Well, yes. The ahistorical version of Quakerism does have some popularity, but there's a lot more in all those dusty journals. The status of those journals - as tutorials for religious belief and not simply as verbatim history - also goes a long way toward explaining why Quakers treated their history in ways that make contemporary historians shake their heads.
I wonder, though, whether this approach to transmitting religious experience can hold up - is holding up - in the current state of the world. This isn't a uniquely current problem, as I think John Wilbur faced similar challenges in his battles with the Gurneyite Orthodox. It seems, though, that the way we read (and the amount we read, and so on) keeps changing.

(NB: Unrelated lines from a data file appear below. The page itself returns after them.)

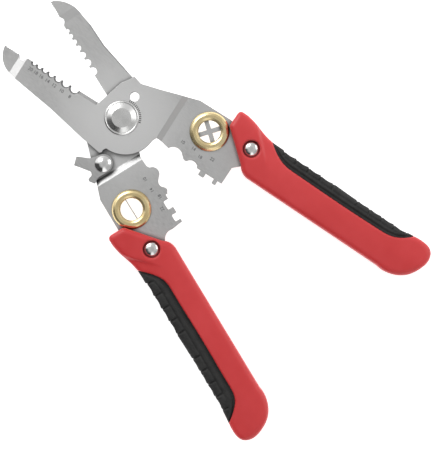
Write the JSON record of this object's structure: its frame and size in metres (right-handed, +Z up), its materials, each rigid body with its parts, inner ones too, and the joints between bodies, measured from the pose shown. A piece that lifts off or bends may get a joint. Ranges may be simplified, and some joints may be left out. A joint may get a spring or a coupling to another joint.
{
  "type": "wire stripper",
  "caption": "Plier-type wire stripper with crossed blade plates, stripping notches, crimping nests, brass-ringed cable splitters, a locking lever and two-colour handles.",
  "frame": {"origin": "middle of the open tool's footprint, on the surface it lies on", "axes": "+Y along the middle line from the handles to the jaws, +Z up out of the front face, +X towards the front half's handle"},
  "size_m": [0.1104, 0.1858, 0.013],
  "materials": {
    "blade_steel": "satin brushed",
    "rivet_steel": "polished",
    "spring_steel": "drawn wire",
    "brass": "turned",
    "handle_red": "semi-matte moulded",
    "grip_rubber": "fine-textured soft grip"
  },
  "bodies": {
    "front_half": {"front_plate": "blade_steel", "front_handle": "handle_red", "front_grip_pad": "grip_rubber", "front_handle_rivet": "rivet_steel", "quad_front_ferrule": "brass", "quad_back_ferrule": "brass", "quad_split_blade": "blade_steel", "pivot_bolt": "rivet_steel", "pivot_washer": "rivet_steel", "pivot_nut": "rivet_steel", "return_spring": "spring_steel"},
    "back_half": {"back_plate": "blade_steel", "back_handle": "handle_red", "back_grip_pad": "grip_rubber", "back_handle_rivet": "rivet_steel", "split_front_ferrule": "brass", "split_back_ferrule": "brass", "split_blade": "blade_steel", "lock_washer": "rivet_steel", "lock_rivet": "rivet_steel"},
    "lock_lever": {"lock_lever": "blade_steel"}
  },
  "joints": [
    {"name": "pivot", "type": "hinge", "parent": "front_half", "child": "back_half", "pos_m": [0.00312, 0.0381, 0.0065], "axis": [0, 0, 1], "range_deg": [0, 26], "stiffness_Nm_per_rad": 1, "springref_deg": -4.58, "deforming": ["return_spring"]},
    {"name": "lock_lever_turn", "type": "hinge", "parent": "back_half", "child": "lock_lever", "pos_m": [-0.01546, 0.03008, 0.0065], "axis": [0, 0, 1], "range_deg": [-28, 0]}
  ]
}
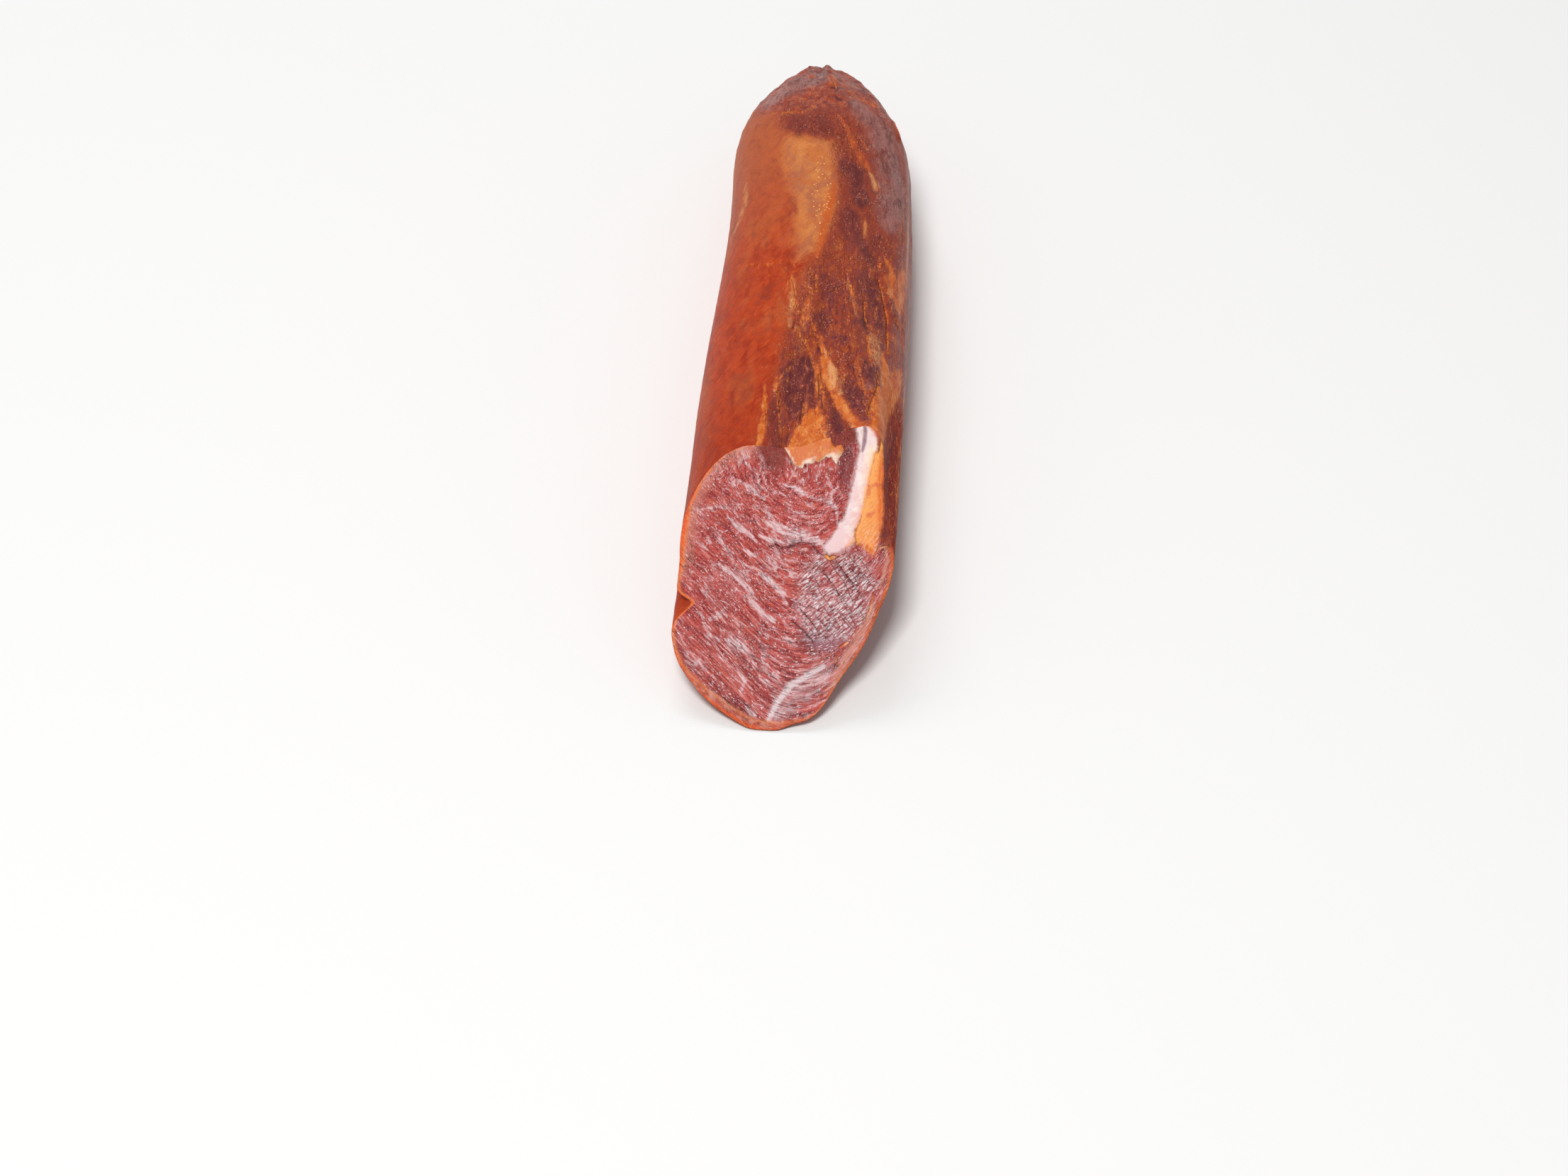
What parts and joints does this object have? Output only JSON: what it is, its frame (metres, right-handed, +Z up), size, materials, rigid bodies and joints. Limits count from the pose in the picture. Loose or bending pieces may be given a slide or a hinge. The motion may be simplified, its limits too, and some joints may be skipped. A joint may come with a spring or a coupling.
{
  "type": "cured pork loin",
  "caption": "End piece of a whole dried cured pork loin: long rounded body with a puckered tied end and a slanting cut that shows marbled meat.",
  "frame": {"origin": "middle of the bounding box in X and Y, at the flat strip underneath that the loin rests on", "axes": "+Y along the loin, from the slanting cut to the puckered end; +Z up, away from the strip it rests on; +X to the right when looking at the cut"},
  "size_m": [0.0662, 0.298, 0.0547],
  "materials": {
    "cured_meat": "satin"
  },
  "bodies": {
    "root": {"cured_loin": "cured_meat"}
  },
  "joints": []
}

Handing a copy of George Fox's Journal (or even The Quaker Reader to new attenders probably isn't the best way to introduce them to the religion. Quakerism 101 classes at least provide a general overview, and hopefully encourage people to read and explore more deeply.
I worry that in many ways Quakerism - especially unprogrammed Quakerism - makes sense only in the context of a deeply literate society. The lack of liturgy and adornment means that there isn't a constant story told each Sunday, and creedlessness (and more or less lack of a catechism) leaves us needing to study Quaker experience. Studying Quaker experience is a long slow process. This makes it hard for newcomers and for people without the time to dedicate to that study, and can also make religion feel like homework.
I don't see any easy way around this, at least for those who see Quakerism as more than the simplified form and testimonies I described above. We'll have to take the hard road, and convince others that it's worthwhile.